Es sei nachzuvollziehen, warum sich viele Profis nur noch ungern öffentlich äußern: „Es gibt so gut wie keinen Zwischenraum mehr, weniger Akzeptanz und Differenzierung. Das führt verständlicherweise zwangsläufig dazu, dass sich viele diesem Dauerfokus entziehen. Darüber braucht sich dann aber auch keiner wundern.“

Er selbst wolle seinem Führungsanspruch vor allem auf dem Platz gerecht werden. Es gehe in erster Linie darum, die eigene Leistung zu bringen, man müsse vorangehen. „Nur dadurch kann man sich Respekt und Gehör verschaffen. Dann ist es wichtig, das große Bild im Kopf zu haben, sich Gedanken dazu zu machen, Ansprüche zu definieren, Interaktion mit Mitspielern auf und neben dem Platz, sich konkret für die Sache, für die Klubziele einzusetzen.“

Kapitänsbinde beeinflusst Kimmich nicht

Zuletzt hatte Kimmich heftige Kritik einstecken müssen. Sowohl Michael Ballack als auch Boris Becker forderten, Kimmich müsse sich in der Öffentlichkeit deutlicher positionieren.
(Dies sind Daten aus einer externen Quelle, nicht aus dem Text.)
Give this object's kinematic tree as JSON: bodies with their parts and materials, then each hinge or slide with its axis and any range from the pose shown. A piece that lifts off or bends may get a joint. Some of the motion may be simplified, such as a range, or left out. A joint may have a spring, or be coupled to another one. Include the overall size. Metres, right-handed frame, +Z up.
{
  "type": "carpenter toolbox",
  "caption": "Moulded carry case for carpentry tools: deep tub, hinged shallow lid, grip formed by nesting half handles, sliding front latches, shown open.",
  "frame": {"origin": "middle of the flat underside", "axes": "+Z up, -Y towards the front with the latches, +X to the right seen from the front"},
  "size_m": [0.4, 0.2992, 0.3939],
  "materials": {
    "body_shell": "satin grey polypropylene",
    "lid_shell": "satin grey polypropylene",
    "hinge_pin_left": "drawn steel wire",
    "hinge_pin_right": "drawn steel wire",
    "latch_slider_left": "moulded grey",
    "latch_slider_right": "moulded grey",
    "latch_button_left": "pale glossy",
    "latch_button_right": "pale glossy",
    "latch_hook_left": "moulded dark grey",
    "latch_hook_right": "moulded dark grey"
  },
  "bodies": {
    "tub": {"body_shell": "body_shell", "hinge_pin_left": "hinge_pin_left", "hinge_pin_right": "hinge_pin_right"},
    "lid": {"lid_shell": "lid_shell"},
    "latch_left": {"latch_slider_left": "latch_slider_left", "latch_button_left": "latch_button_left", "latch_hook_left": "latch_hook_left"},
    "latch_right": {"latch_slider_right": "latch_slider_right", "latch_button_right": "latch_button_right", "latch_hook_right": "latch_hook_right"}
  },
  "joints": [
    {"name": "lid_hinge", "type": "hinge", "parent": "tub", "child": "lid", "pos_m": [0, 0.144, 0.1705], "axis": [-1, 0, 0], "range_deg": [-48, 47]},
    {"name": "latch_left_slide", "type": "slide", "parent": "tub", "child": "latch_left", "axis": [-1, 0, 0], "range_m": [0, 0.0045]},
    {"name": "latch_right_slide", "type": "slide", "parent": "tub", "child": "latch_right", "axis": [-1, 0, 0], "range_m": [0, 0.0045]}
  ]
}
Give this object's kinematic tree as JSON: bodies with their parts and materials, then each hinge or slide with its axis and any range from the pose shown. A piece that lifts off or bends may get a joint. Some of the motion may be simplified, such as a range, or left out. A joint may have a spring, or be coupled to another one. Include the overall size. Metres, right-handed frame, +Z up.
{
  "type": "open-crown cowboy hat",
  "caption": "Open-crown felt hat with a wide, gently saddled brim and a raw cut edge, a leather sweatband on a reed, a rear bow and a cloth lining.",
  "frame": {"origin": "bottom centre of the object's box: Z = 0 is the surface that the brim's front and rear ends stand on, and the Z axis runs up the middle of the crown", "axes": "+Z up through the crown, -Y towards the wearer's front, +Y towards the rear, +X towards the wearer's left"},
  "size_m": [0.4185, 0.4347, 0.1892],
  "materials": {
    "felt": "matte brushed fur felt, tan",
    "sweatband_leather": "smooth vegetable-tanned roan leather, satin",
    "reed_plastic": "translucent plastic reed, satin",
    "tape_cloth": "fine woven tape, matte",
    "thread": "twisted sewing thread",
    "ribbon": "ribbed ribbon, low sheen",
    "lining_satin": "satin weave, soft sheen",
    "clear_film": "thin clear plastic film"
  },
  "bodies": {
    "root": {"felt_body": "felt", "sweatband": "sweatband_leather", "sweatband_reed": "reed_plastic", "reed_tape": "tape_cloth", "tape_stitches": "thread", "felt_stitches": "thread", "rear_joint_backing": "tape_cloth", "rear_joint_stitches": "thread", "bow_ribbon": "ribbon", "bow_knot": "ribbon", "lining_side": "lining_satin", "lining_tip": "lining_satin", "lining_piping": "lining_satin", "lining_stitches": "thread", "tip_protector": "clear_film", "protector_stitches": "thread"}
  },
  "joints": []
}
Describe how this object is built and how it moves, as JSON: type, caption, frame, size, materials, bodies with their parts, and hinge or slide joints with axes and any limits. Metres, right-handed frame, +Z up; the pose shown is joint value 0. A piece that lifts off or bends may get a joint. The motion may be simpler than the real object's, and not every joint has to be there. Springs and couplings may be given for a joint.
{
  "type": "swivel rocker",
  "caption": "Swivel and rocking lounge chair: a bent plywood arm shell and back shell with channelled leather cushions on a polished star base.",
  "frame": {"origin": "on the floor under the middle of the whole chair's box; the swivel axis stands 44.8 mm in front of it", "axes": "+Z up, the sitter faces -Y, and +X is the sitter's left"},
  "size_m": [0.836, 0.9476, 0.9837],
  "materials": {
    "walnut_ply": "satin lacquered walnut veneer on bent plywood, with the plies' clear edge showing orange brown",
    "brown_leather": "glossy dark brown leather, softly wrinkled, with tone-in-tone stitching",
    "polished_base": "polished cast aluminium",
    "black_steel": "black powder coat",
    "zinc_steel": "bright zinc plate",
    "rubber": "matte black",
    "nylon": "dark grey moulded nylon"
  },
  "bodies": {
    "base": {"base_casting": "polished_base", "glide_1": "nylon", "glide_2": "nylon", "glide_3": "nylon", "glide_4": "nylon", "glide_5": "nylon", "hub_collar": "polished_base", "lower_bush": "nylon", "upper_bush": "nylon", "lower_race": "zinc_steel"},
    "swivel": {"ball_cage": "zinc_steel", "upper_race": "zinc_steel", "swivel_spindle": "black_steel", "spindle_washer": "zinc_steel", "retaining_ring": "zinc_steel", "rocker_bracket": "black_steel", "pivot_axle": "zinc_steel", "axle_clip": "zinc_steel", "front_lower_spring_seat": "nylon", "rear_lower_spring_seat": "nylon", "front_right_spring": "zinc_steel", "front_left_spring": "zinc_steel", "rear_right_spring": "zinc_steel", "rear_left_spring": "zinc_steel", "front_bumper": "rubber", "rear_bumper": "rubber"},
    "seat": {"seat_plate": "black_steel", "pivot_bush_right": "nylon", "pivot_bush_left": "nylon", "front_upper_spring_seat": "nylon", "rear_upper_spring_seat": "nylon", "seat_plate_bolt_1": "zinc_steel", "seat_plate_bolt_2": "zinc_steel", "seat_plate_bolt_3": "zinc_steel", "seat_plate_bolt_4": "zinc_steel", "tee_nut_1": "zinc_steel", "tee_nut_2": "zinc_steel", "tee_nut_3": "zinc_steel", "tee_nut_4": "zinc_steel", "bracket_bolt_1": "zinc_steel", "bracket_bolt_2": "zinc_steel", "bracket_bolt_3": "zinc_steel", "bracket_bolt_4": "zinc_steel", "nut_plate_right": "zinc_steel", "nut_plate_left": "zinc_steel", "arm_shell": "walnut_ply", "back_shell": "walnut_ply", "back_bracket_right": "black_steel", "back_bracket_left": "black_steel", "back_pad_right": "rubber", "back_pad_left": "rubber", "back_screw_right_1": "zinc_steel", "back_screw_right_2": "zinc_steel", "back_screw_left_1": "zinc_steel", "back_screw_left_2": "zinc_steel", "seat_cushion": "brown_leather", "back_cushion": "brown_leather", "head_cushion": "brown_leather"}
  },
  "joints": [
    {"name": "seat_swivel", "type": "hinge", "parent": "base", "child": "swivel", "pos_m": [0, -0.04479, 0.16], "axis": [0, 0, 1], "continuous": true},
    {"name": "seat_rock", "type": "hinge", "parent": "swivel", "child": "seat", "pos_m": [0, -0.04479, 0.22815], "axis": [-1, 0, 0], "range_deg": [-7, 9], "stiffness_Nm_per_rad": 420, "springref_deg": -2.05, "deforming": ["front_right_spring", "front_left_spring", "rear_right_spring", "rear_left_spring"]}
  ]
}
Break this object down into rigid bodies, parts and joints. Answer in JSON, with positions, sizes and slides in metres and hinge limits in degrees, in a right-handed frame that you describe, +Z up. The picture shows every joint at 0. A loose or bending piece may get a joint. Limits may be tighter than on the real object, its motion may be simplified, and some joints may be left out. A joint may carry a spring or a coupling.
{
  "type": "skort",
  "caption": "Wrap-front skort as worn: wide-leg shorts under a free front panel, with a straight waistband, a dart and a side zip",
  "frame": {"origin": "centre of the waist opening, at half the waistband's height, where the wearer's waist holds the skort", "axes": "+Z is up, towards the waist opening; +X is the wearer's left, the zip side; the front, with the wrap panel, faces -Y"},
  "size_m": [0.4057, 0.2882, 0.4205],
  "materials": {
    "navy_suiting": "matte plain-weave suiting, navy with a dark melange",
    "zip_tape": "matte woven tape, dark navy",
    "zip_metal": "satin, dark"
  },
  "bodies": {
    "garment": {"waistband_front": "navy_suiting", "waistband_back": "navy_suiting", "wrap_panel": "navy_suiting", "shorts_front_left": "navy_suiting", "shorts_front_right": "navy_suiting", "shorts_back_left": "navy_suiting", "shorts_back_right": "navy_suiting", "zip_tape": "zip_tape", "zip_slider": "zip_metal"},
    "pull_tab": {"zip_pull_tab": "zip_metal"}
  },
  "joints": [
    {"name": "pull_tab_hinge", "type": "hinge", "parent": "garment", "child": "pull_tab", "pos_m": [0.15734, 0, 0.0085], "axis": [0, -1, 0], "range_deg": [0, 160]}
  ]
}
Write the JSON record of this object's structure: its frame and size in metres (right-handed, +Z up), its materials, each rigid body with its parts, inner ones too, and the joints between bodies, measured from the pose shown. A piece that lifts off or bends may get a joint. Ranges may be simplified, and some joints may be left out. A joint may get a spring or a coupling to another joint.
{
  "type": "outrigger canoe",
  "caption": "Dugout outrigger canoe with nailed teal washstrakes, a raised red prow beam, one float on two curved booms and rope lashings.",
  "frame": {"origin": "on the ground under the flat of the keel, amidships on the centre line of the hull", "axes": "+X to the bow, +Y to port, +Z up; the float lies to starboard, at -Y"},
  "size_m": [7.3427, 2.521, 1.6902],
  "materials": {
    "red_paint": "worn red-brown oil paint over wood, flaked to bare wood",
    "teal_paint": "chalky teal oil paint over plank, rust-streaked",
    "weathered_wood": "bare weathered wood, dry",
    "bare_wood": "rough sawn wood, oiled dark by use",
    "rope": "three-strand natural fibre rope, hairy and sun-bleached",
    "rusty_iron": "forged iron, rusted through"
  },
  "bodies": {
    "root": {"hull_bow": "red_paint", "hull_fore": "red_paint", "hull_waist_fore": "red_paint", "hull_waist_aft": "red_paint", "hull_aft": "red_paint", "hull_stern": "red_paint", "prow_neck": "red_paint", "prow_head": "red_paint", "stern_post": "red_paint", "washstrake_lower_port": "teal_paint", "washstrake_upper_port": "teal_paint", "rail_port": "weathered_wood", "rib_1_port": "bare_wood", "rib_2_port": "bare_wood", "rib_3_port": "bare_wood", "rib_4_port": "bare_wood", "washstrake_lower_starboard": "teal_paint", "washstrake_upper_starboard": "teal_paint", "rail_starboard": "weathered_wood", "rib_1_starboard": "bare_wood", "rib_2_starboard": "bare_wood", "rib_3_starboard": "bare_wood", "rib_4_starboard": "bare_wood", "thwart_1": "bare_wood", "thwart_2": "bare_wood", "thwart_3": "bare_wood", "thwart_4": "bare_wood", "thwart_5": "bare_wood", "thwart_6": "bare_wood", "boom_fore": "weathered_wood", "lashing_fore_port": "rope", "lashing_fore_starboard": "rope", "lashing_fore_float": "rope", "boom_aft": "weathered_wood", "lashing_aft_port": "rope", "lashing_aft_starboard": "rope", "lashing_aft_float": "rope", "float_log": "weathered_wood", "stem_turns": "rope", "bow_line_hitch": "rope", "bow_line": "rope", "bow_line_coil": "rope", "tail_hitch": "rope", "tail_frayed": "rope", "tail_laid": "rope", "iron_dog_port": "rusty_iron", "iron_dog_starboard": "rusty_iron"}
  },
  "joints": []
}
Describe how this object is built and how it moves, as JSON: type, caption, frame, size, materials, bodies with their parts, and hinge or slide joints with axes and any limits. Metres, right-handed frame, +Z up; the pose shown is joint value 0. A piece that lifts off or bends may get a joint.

Becker sagte bei Sky: “Ich finde es schade, dass man von einem so talentierten und motivierten deutschen Nationalspieler seit einem halben Jahr so wenig hört. Wenn ich als Sechser nach rechts hinten geschickt werde, dann bin ich der Erste, der vor der Kamera steht und sage, was ich davon halte. Das ist bei ihm so mir nichts, dir nichts. Zu Zeiten der früheren Bayern-Ikonen wäre Lärm im Wald gewesen.” Ballack forderte, Kimmich solle „auch mal selber vor die Kameras treten.“

Ein äußeres Zeichen, das den Führungsanspruch in einer Mannschaft untermauert, ist die Kapitänsbinde. Dazu sagte Kimmich: „Es ist eine Ehre, sie zu tragen und vereint daher viel Respekt, Demut aber eben auch Verantwortung. Dennoch beeinflusst sie nicht das eigene Handeln. Egal, ob mit oder ohne Binde, man agiert so wie man ist, so wie man Dinge sieht und so wie einen das Gefühl und das Bewusstsein leite.“

Bei den Bayern vertrat der 29-Jährige in der laufenden Saison in zehn Pflichtspielen Manuel Neuer als Kapitän, in der Nationalmannschaft musste Kimmich die Binde im vergangenen Jahr an Ilkay Gündogan abtreten. Im taktischen Gefüge änderte sich Kimmichs Einflussfeld ebenfalls. Beim FCB rückte er aus dem Mittelfeldzentrum auf die rechte Abwehrseite. Gleiches hat Bundestrainer Julian Nagelsmann auch für die bevorstehenden Länderspiele geplant.